Como digo, Carlos del Pozo sigue viviendo en el sueño que jamás despertó para el gran público, pero que sigue alimentando su ser, su alma de torero que, en la actualidad, como gran aficionado es un lujo conversar con este torero que, sin más fama la que él se granjeó en las novilladas en las que toreó, su palabra sigue siendo ley para los jóvenes aficionados que, a su lado pueden aprender.

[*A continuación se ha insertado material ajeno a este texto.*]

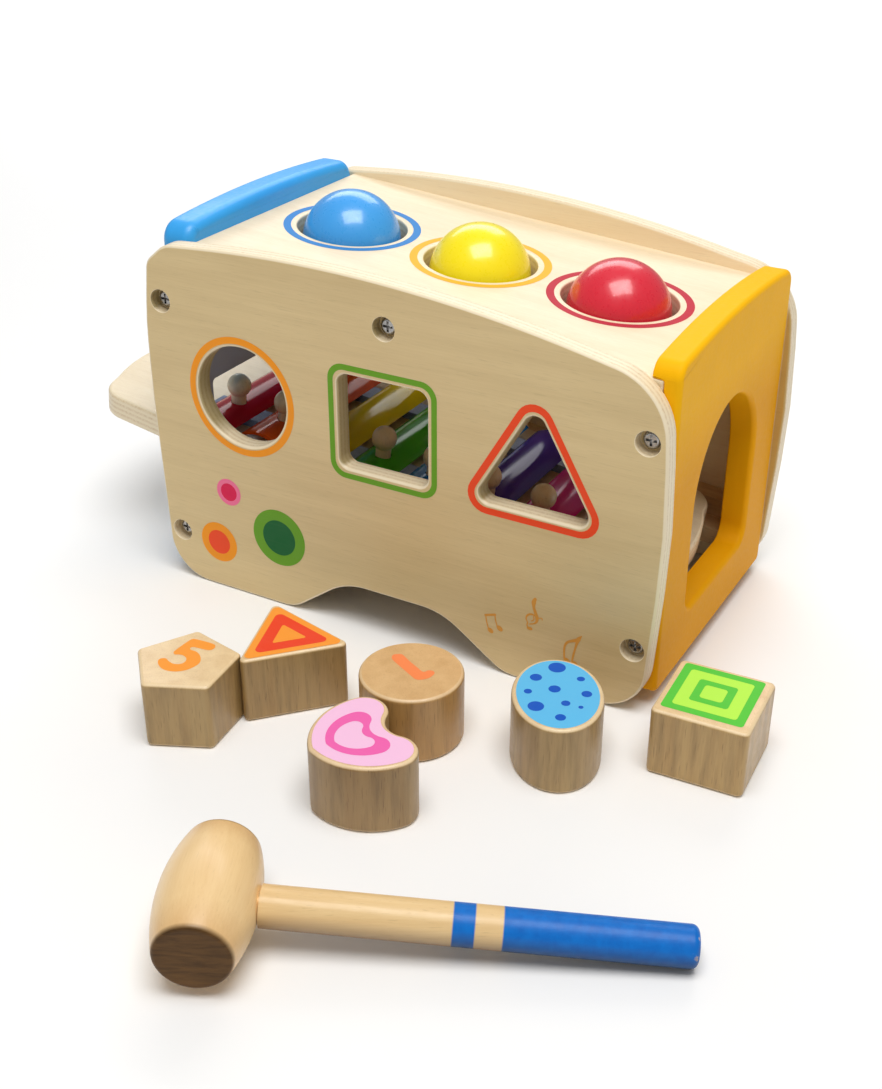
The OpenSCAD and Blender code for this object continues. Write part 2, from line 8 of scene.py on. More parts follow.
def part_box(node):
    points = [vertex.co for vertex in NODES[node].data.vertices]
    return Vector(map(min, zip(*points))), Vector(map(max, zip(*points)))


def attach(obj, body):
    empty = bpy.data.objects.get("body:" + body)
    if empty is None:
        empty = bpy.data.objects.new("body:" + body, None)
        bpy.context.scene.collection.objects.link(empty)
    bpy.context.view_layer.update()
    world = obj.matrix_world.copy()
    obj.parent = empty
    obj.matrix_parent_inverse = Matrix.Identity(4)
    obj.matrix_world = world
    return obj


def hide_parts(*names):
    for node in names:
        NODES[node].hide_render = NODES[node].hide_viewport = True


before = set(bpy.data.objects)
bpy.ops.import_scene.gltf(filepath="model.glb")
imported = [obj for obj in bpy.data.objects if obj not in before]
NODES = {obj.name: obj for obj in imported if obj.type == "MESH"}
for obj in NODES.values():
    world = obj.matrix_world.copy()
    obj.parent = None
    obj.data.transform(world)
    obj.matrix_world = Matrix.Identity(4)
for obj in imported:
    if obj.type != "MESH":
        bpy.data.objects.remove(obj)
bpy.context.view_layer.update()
MM = 0.001
scene = bpy.context.scene

# Where the part's own coordinates start, in the row frame, in millimetres
FOOT_X, HALF_PANEL = 44.983, 4.5
ROOF_TILT, TRAY_TILT = math.radians(4.59), math.radians(6.4)
ROOF_NORMAL = Vector((math.sin(ROOF_TILT), 0, math.cos(ROOF_TILT)))
TRAY_NORMAL = Vector((math.sin(TRAY_TILT), 0, math.cos(TRAY_TILT)))
DECAL_LIFT = 0.06


def srgb(r, g, b):
    """A material's linear colour from sRGB values of 0 to 255."""
    return tuple(
        (c / 255 / 12.92 if c <= 10 else ((c / 255 + 0.055) / 1.055) ** 2.4)
        for c in (r, g, b)
    ) + (1.0,)


# ---- shader helpers


class Shader:
    """A material under construction: add() makes a node and wires or sets its inputs."""

    def __init__(self, name):
        self.material = bpy.data.materials.new(name)
        self.material.use_nodes = True
        self.tree = self.material.node_tree
        self.tree.nodes.clear()
        self.bsdf = self.add("ShaderNodeBsdfPrincipled")
        out = self.add("ShaderNodeOutputMaterial")
        self.tree.links.new(self.bsdf.outputs[0], out.inputs["Surface"])
        self.coords = self.add("ShaderNodeTexCoord").outputs["Object"]
        self.normal = self.add("ShaderNodeNewGeometry").outputs["Normal"]

    def add(self, kind, inputs=(), **props):
        n = self.tree.nodes.new(kind)
        for key, value in props.items():
            setattr(n, key, value)
        for key, value in dict(inputs).items():
            self.put(n.inputs[key], value)
        return n

    def put(self, socket, value):
        if isinstance(value, bpy.types.NodeSocket):
            self.tree.links.new(value, socket)
        else:
            socket.default_value = value

    def set(self, **inputs):
        for key, value in inputs.items():
            self.put(self.bsdf.inputs[key.replace("_", " ")], value)

    def math(self, operation, a, b=0.5, clamp=False):
        n = self.add("ShaderNodeMath", {0: a, 1: b}, operation=operation)
        n.use_clamp = clamp
        return n.outputs[0]

    def dot(self, vector, direction):
        n = self.add("ShaderNodeVectorMath", {0: vector, 1: direction}, operation="DOT_PRODUCT")
        return n.outputs["Value"]

    def stretch(self, scale, rotation=(0, 0, 0), vector=None):
        n = self.add(
            "ShaderNodeMapping",
            {
                "Vector": vector or self.coords,
                "Scale": scale,
                "Rotation": rotation,
            },
        )
        return n.outputs[0]

    def noise(self, vector, scale=1.0, detail=3.0, rough=0.5, distortion=0.0):
        n = self.add(
            "ShaderNodeTexNoise",
            {
                "Vector": vector,
                "Scale": scale,
                "Detail": detail,
                "Roughness": rough,
                "Distortion": distortion,
            },
        )
        return n.outputs[0]

    def span(self, value, low, high, to_low=0.0, to_high=1.0):
        n = self.add(
            "ShaderNodeMapRange",
            {
                "Value": value,
                "From Min": low,
                "From Max": high,
                "To Min": to_low,
                "To Max": to_high,
            },
        )
        return n.outputs[0]

    def times(self, a, b):
        return self.math("MULTIPLY", a, b)

    def mix(self, factor, a, b, blend="MIX"):
        n = self.add("ShaderNodeMix", data_type="RGBA", blend_type=blend)
        self.put(n.inputs[0], factor)
        self.put(n.inputs[6], a)
        self.put(n.inputs[7], b)
        return n.outputs[2]

    def bump(self, height, strength, distance=0.0002):
        n = self.add(
            "ShaderNodeBump", {"Height": height, "Strength": strength, "Distance": distance}
        )
        self.set(Normal=n.outputs[0])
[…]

Del Pozo se refugió en la vida misma, junto al trabajo, su razón de ser en la actualidad que, sin amarguras ni resquemores lo lleva a cabo con una ilusión desmedida, la misma que ejerció cuando quería ser torero.
En fecha pasadas nos cupo el honor de estar junto a Del Pozo en un tentadero al que había sido invitado y, pese a que el diestro jamás tocó la gloria como torero, cuando cogió la muleta y le enjaretó a una vaca unos cuantos naturales, muy pronto comprendimos que todo lo que de él se dijo en su momento, era la más pura realidad puesto que el torero de Madrid llevaba en sus entrañas la esencia del arte.
En la foto de fechas pasadas, vemos a Carlos del Pozo interpretando en natural.